The first step, she said, is acknowledging that FinOps is a necessity, and understanding that it’s about enabling data-driven decisions.
The next step, once you’ve established the cost transparency and control of individuals and teams is to identify shared costs and just keep improving via automation.
The Liquid Reply team said that there still is no standardization yet, but that FinOps starts by bringing people together, making allies and coming up with a FinOps strategy.
The Rapid Growth of FinOps
FinOps is a rapidly growing discipline in tech organizations of all sizes. When The New Stack spoke to Steve Trask, Vice President of marketing at the FinOps Foundation, on the KubeCon floor, he said membership is growing fast, with over 5,600 members and more than 2,000 certified practitioners, including Atlassian, Spotify, Google, VMware, and Target.
The FinOps Foundation looks to create standards like the labeling practices.

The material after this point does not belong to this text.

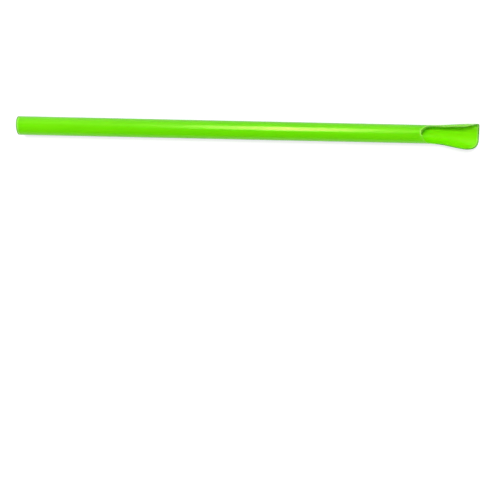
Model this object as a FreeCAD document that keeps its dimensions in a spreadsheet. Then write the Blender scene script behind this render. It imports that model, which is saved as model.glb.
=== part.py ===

At its core, the foundational is about “coming together as a community to develop the best practices around FinOps because everyone is striving to do better and get more value out of the cloud spend.” He continued to explain that their job is to help make the interactions and connections needed, via community, training and best practices.
Of course, cutting cost doesn’t just save money. It’s proven that cutting your cloud budget also cuts carbon dioxide emissions. However, Kantner warned, not all of FinOps is GreenOps because of the pricing discounts you get even without rightsizing. But rightsizing and autoscaling will always be greener too.